Commenter Gypsy recently sent me the following email:

I know it’s a little dumb to mention it again, especially after so much time has elapsed between convos about it, but I feel as though definitions of intelligence posed most commonly (Adaptability, problem solving, even potentially reasoning) lack an intuitive connection to an essential side of intelligence commonly ignored mainly because of our main practise for assessing intelligence: Problem POSING. We discover intelligence broadly by posing questions and assessing the ability of the candidate to deliver the correct answer, but the construction of a sophisticated plan is an essential and actually more used element of intelligence that is not immediately implied by the definitions we propose.

I know that problem proposition is implied by the definition, but the language doesn’t intuitively convey it and it is thus not immediately implied. I think the language used should be as intuitive as possible so as to immediately capture the essence of the thing itself all at once.

Thanks for reading,

If I understand Gypsy’s email correctly, he seems to be saying that the inherent flaw in how we define and measure intelligence is that we only look at the ability to solve problems, when a crucial part of being smart is identifying the problem itself.

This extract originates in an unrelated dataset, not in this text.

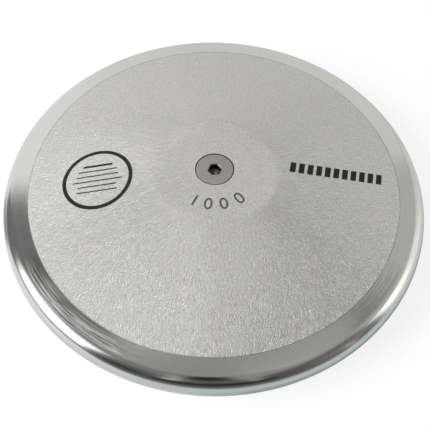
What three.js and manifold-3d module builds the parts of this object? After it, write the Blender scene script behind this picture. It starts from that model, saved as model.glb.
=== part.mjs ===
// A 1 kg throwing discus made of steel. A turned rim carries a pressed plate on each
// side, and a threaded core in the middle holds both plates by one screw each.
// Millimetres. The origin is the discus's centre and +Z is its spin axis.
import * as THREE from "three";
import { mergeVertices } from "three/addons/utils/BufferGeometryUtils.js";
import Module from "manifold-3d";

const wasm = await Module();
wasm.setup();

// Outer form: two flat centres, straight tapers and a rounded nose.
const outerDiameter = 181;
const centreThickness = 37;
const flatDiameter = 53;
const noseRadius = 6.5;

// Side plates, pressed from sheet.
const plateThickness = 1;
const bendRadius = 18;

// Rim: the face outside each plate, a ledge under the plate's edge and a groove in the bore.
const rimFaceWidth = 11.45;
const ledgeWidth = 4.5;
const lipThickness = 2.6;
const grooveDepth = 6.1;
const grooveFillet = 2;

// Core: a flange behind each flat centre and a threaded sleeve between the two.
const flangeDiameter = 46;
const flangeThickness = 2;
const bossDiameter = 24;
const bossHeight = 4;
const bossFillet = 1.5;
const sleeveDiameter = 18;
const sleeveChamfer = 0.8;

// Countersunk M8 screws with a hexagon socket; a turn is from +X to one of its corners.
const screwDiameter = 8;
const screwLength = 16;
const headDiameter = 15.6;
const headLand = 0.5;
const headRecess = 0.15;
const shankChamfer = 1;
const socketSides = 6;
const socketWidth = 5;
const socketDepth = 3;
const drillPointDepth = 1.2;
const upperSocketTurn = THREE.MathUtils.degToRad(10.6);
const lowerSocketTurn = THREE.MathUtils.degToRad(38);

// Clearances and edges.
const seatGap = 0.3;
const edgeGap = 0.3;
const headGap = 0.35;
const threadGap = 0.3;
const edgeBreak = 0.2;
const cutOverrun = 1;

// How finely round forms are drawn.
const largeRoundSides = 96;
const smallRoundSides = 40;
const noseSteps = 12;
const bendSteps = 3;
const filletSteps = 2;

const quarterTurn = Math.PI / 2;
const outerRadius = outerDiameter / 2;
const halfThickness = centreThickness / 2;
const flatRadius = flatDiameter / 2;
const recessRadius = outerRadius - rimFaceWidth;
const plateRadius = recessRadius - edgeGap;
const noseCentre = outerRadius - noseRadius;

// The taper is the line from the flat's edge that just touches the nose's circle.
const flatToNose = noseCentre - flatRadius;
const taperAngle =
  Math.atan2(halfThickness, flatToNose) -
  Math.asin(noseRadius / Math.hypot(flatToNose, halfThickness));

const headRadius = headDiameter / 2;
const screwRadius = screwDiameter / 2;
const sleeveHoleRadius = screwRadius + threadGap;
const flangeTop = halfThickness - plateThickness - seatGap;
const sleeveTop = flangeTop - bossHeight - seatGap;
const headTop = halfThickness - headRecess;
const coneTop = headTop - headLand;

const zincPlate = new THREE.MeshStandardMaterial({ color: "#bdbdba", roughness: 0.5, metalness: 0.9 });
const turnedSteel = new THREE.MeshStandardMaterial({ color: "#c4c6c3", roughness: 0.22, metalness: 1 });
const coreSteel = new THREE.MeshStandardMaterial({ color: "#9a9c9c", roughness: 0.4, metalness: 1 });
const screwSteel = new THREE.MeshStandardMaterial({ color: "#98918b", roughness: 0.35, metalness: 1 });

// Height of the upper face at a radius, sunk by a depth measured square to the taper.
function taperHeight(radius, depth = 0) {
  return halfThickness - (radius - flatRadius) * Math.tan(taperAngle) - depth / Math.cos(taperAngle);
}

// Radius at a height of the countersunk hole under a screw's head, in plate and flange.
function sinkRadius(height) {
  const depthInCone = Math.max(0, coneTop - height);
  return Math.max(sleeveHoleRadius, headRadius + headGap - depthInCone);
}

// Points of an arc in the (radius, height) plane, its two ends included.
function arc(centre, radius, startAngle, endAngle, steps) {
  return Array.from({ length: steps + 1 }, (_, step) => {
    const angle = startAngle + ((endAngle - startAngle) * step) / steps;
    return [centre[0] + radius * Math.cos(angle), centre[1] + radius * Math.sin(angle)];
  });
}

// The same outline on the lower side, in the order that keeps it running anticlockwise.
function mirrored(outline) {
  return outline.map(([radius, height]) => [radius, -height]).reverse();
}

// Turns an anticlockwise outline of (radius, height) points about +Z.
function turned(outline, sides, closed = true) {
  const points = outline.map(([radius, height]) => new THREE.Vector2(radius, height));
  if (closed) points.push(points[0].clone());
  return new THREE.LatheGeometry(points, sides).rotateX(quarterTurn);
}

function solidOf(geometry) {
  const bare = geometry.clone();
  bare.deleteAttribute("normal");
  bare.deleteAttribute("uv");
  const merged = mergeVertices(bare);
  return new wasm.Manifold(
    new wasm.Mesh({
      numProp: 3,
      vertProperties: merged.attributes.position.array,
      triVerts: new Uint32Array(merged.index.array),
    }),
  );
}

function geometryOf(solid) {
  const mesh = solid.getMesh();
  return new THREE.BufferGeometry()
    .setAttribute("position", new THREE.BufferAttribute(mesh.vertProperties, 3))
    .setIndex(new THREE.BufferAttribute(mesh.triVerts, 1));
}

// Rim: nose, the ends of both tapers, a recess for each plate and the groove in the bore.
function rimGeometry() {
  const lipRadius = recessRadius - ledgeWidth;
  const ledgeDepth = plateThickness + seatGap;
  const grooveRadius = lipRadius + grooveDepth;
  const grooveHalfHeight = taperHeight(lipRadius, ledgeDepth) - lipThickness;
  const filletCentre = [grooveRadius - grooveFillet, grooveHalfHeight - grooveFillet];
  const noseAngle = quarterTurn - taperAngle;
  const nose = arc([noseCentre, 0], noseRadius, -noseAngle, noseAngle, noseSteps);
  const upperHalf = [
    [recessRadius + edgeBreak, taperHeight(recessRadius + edgeBreak)],
    [recessRadius, taperHeight(recessRadius) - edgeBreak],
    [recessRadius, taperHeight(recessRadius, ledgeDepth)],
    [lipRadius, taperHeight(lipRadius, ledgeDepth)],
    [lipRadius, grooveHalfHeight],
    ...arc(filletCentre, grooveFillet, quarterTurn, 0, filletSteps),
  ];
  return turned([...nose, ...upperHalf, ...mirrored(upperHalf)], largeRoundSides);
}

// Side plate, drawn as the upper one: flat centre, bend, taper and countersunk hole.
function plateGeometry() {
  const bendInset = bendRadius * Math.tan(taperAngle / 2);
  const bendCentre = [flatRadius - bendInset, halfThickness - bendRadius];
  const slopeStart = quarterTurn - taperAngle;
  const underside = halfThickness - plateThickness;
  const outline = [
    [sinkRadius(underside), underside],
    ...arc(bendCentre, bendRadius - plateThickness, quarterTurn, slopeStart, bendSteps),
    [plateRadius, taperHeight(plateRadius, plateThickness)],
    [plateRadius, taperHeight(plateRadius) - edgeBreak],
    [plateRadius - edgeBreak, taperHeight(plateRadius - edgeBreak)],
    ...arc(bendCentre, bendRadius, slopeStart, quarterTurn, bendSteps),
    [sinkRadius(halfThickness), halfThickness],
    [sinkRadius(coneTop), coneTop],
  ];
  return turned(outline, largeRoundSides);
}

// Core flange, drawn as the upper one: it backs the flat centre and takes the head's cone.
function flangeGeometry() {
  const flangeRadius = flangeDiameter / 2;
  const bossRadius = bossDiameter / 2;
  const bossBottom = flangeTop - bossHeight;
  const flangeBottom = flangeTop - flangeThickness;
  const coneBottom = coneTop - (headRadius + headGap - sleeveHoleRadius);
  const filletCentre = [bossRadius + bossFillet, flangeBottom - bossFillet];
  const outline = [
    [sleeveHoleRadius, bossBottom],
    [bossRadius, bossBottom],
    ...arc(filletCentre, bossFillet, Math.PI, quarterTurn, filletSteps),
    [flangeRadius - edgeBreak, flangeBottom],
    [flangeRadius, flangeBottom + edgeBreak],
    [flangeRadius, flangeTop - edgeBreak],
    [flangeRadius - edgeBreak, flangeTop],
    [sinkRadius(flangeTop), flangeTop],
    [sleeveHoleRadius, coneBottom],
  ];
  return turned(outline, smallRoundSides);
}

// Threaded sleeve that both screws pull on; its thread is drawn as a plain bore.
function sleeveGeometry() {
  const sleeveRadius = sleeveDiameter / 2;
  const upperHalf = [
    [sleeveRadius, sleeveTop - edgeBreak],
    [sleeveRadius - edgeBreak, sleeveTop],
    [sleeveHoleRadius + sleeveChamfer, sleeveTop],
    [sleeveHoleRadius, sleeveTop - sleeveChamfer],
  ];
  return turned([...upperHalf, ...mirrored(upperHalf)], smallRoundSides);
}

// Countersunk screw, drawn as the upper one, with its hexagon socket cut in from the head.
function screwGeometry(socketTurn) {
  const shankEnd = headTop - screwLength;
  const outline = [
    [0, shankEnd],
    [screwRadius - shankChamfer, shankEnd],
    [screwRadius, shankEnd + shankChamfer],
    [screwRadius, coneTop - (headRadius - screwRadius)],
    [headRadius, coneTop],
    [headRadius, headTop - edgeBreak],
    [headRadius - edgeBreak, headTop],
    [0, headTop],
  ];
  const body = solidOf(turned(outline, smallRoundSides, false));
  const cornerRadius = socketWidth / 2 / Math.cos(Math.PI / socketSides);
  const prismHeight = socketDepth + cutOverrun;
  const prism = new THREE.CylinderGeometry(cornerRadius, cornerRadius, prismHeight, socketSides)
    .rotateX(quarterTurn)
    .rotateZ(quarterTurn + socketTurn)
    .translate(0, 0, headTop + cutOverrun - prismHeight / 2);
  const drillRadius = socketWidth / 2;
  const drillPoint = new THREE.CylinderGeometry(drillRadius, 0, drillPointDepth, smallRoundSides)
    .rotateX(quarterTurn)
    .translate(0, 0, headTop - socketDepth - drillPointDepth / 2);
  return geometryOf(body.subtract(solidOf(prism)).subtract(solidOf(drillPoint)));
}

function named(name, geometry, material) {
  const mesh = new THREE.Mesh(geometry, material);
  mesh.name = name;
  return mesh;
}

// One side's pieces, drawn facing up; the lower side is the same set turned over.
function side(name, socketTurn) {
  const pieces = new THREE.Group();
  pieces.add(
    named(`${name}_side_plate`, plateGeometry(), zincPlate),
    named(`${name}_core_flange`, flangeGeometry(), coreSteel),
    named(`${name}_centre_screw`, screwGeometry(socketTurn), screwSteel),
  );
  return pieces;
}

const discus = new THREE.Group();
const upperSide = side("upper", upperSocketTurn);
const lowerSide = side("lower", lowerSocketTurn);
lowerSide.rotation.x = Math.PI;
discus.add(
  named("rim", rimGeometry(), turnedSteel),
  named("core_sleeve", sleeveGeometry(), coreSteel),
  upperSide,
  lowerSide,
);

export default discus;
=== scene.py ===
"""Looks of a 1 kg steel throwing discus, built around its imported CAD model.

A turned rim carries a pressed, zinc-plated plate on each side, and a threaded core holds both
plates by one countersunk screw each. Everything is in metres, in the CAD model's frame: the
origin is the discus's centre and +Z is its spin axis.
"""
import logging
import math
from collections.abc import Callable, Mapping, Sequence
from dataclasses import dataclass, field
from enum import Enum

import bmesh
import bpy
from mathutils import Matrix, Vector


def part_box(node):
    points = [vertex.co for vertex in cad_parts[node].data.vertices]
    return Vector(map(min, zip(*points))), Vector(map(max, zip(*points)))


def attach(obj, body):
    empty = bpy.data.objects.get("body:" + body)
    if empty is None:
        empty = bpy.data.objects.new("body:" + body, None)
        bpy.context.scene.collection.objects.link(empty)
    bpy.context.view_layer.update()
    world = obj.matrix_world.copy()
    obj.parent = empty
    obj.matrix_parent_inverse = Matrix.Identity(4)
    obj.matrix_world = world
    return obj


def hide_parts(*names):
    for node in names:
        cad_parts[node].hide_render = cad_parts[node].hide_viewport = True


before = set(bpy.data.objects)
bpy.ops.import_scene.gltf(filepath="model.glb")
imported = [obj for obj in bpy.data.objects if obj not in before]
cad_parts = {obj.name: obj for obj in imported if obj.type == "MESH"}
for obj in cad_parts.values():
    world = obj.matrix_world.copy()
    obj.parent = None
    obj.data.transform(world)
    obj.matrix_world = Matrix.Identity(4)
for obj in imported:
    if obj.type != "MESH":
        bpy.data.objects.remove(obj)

LOG = logging.getLogger("discus")
MM = 0.001
WELD_DISTANCE = 0.001 * MM
CORNER_REACH = 5 * WELD_DISTANCE
SUPPORT_WIDTH = 0.04 * MM
SUPPORT_SEGMENTS = 2
ROUND_SEGMENTS = 3
SMOOTH_ANGLE = math.radians(25)
HEXAGON_SIDES = 6
NOISE_RANGE = (0.3, 0.7)
WHITE = "#ffffff"
ROOT_BODY = "root"

Point = tuple[float, float]
Colour = tuple[float, float, float, float]
Tree = bpy.types.ShaderNodeTree
Socket = bpy.types.NodeSocket
Piece = bpy.types.Object
Material = bpy.types.Material


class Side(Enum):
    """The two faces of the discus."""

    UPPER = "upper"
    LOWER = "lower"


def linear(hex_colour: str) -> Colour:
    """Turns an sRGB hex colour into the linear colour that a socket takes.

    Args:
        hex_colour: A colour such as "#c8c9c6".

    Returns:
        Linear red, green and blue, with full alpha.
    """
    channels = [int(hex_colour[start : start + 2], 16) / 255 for start in (1, 3, 5)]
    red, green, blue = (c / 12.92 if c <= 0.04045 else ((c + 0.055) / 1.055) ** 2.4 for c in channels)
    return red, green, blue, 1.0


def add_node(
    tree: Tree, kind: str, inputs: Mapping[str | int, object] | Sequence[object] = (), **settings: object
) -> Mapping[str | int, Socket]:
    """Adds a node with its settings, and sets or links its inputs.

    Args:
        tree: The node tree that gets the node.
        kind: The node's type, such as "ShaderNodeTexNoise".
        inputs: Values for its sockets, by name or number or else in order; a socket given as a
            value is linked.
        settings: The node's own options.

    Returns:
        The node's outputs.
    """
    node = tree.nodes.new(kind)
    for name, value in settings.items():
        setattr(node, name, value)
    for name, value in inputs.items() if isinstance(inputs, Mapping) else enumerate(inputs):
        if isinstance(value, Socket):
            tree.links.new(value, node.inputs[name])
        else:
            node.inputs[name].default_value = value
    return node.outputs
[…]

Of course I would argue that it’s not our intelligence that identifies the problem, but rather it’s our feelings.  If we feel the slightest bit of discomfort, even if it’s something as trivial as an itch that needs to be scratched, it’s by definition a problem (since it’s bothering us), and our intelligence is just the brain’s problem solving computer that solves whatever problems our feelings identify.

Now we evolved to feel pleasure when we are engaging in behavior that enhances our genetic fitness (surviving, making money, making love, making friends) and feel pain when we are denied these achievements, and so we are generally motivated to use our intelligence to our genetic advantage,  at least to some degree, or it couldn’t have evolved in the first place.

However because everyone’s incentive structure is unique, one man’s problem is another man’s solution, so an IQ test must DECIDE for us what the problem is, so everyone’s problem solving computer (IQ) can be tested by the same standard.

However where Gypsy makes a very good point (if I understand him) is that the problem solving IQ tests often demand is very one dimensional, while in the real life strategic situations Gypsy is interested in, we have problems within problems within problems.

So instead of the problem being clearly defined like it is on most IQ tests (how do I fit the puzzle pieces together to make an animal?) it could be something as complex as “how do I win a war?”  This is such a complex problem that you have to break it down into lots of mini-problems, and solve them in the correct sequence, while at the same time, the problem is constantly changing because your enemy is adapting to each of your moves.

German military strategist Helmuth von Moltke famously stated ““No battle plan survives contact with the enemy.”

I actually don’t think IQ tests do a very good job at capturing this kind of dynamic interactive problem solving because all of the problems on IQ tests are static and simple enough to be solved in a few minutes.  What is needed is not so much an IQ test, but an interactive IQ contest, where people compete in a cognitively demanding zero sum game where one person must outsmart the other.

I used to think chess was the ultimate test of intelligence, but its sensitivity to practice and teaching, and the fact that computers do better than people, dampened my enthusiasm.

What is needed is a version of chess that’s constantly changing, so you can’t practice it or study openings, endgames, and traps, you must constantly invent your own; because one day the board has 64 squares, the next day it has 225.  One day each side has one queen, the next day each side has eight queens etc.  Perhaps some genius could write a computer chess program where such changes would occur randomly, so whoever had the highest rating on this constantly changing version of chess, would be judged the smartest person.

But unfortunately no matter how much you altered the size of the chess board or the number of pieces, computers would probably still beat people, so what is needed is a strategy game that computers can’t outsmart us at, if it’s going to have credibility as a test of intelligence.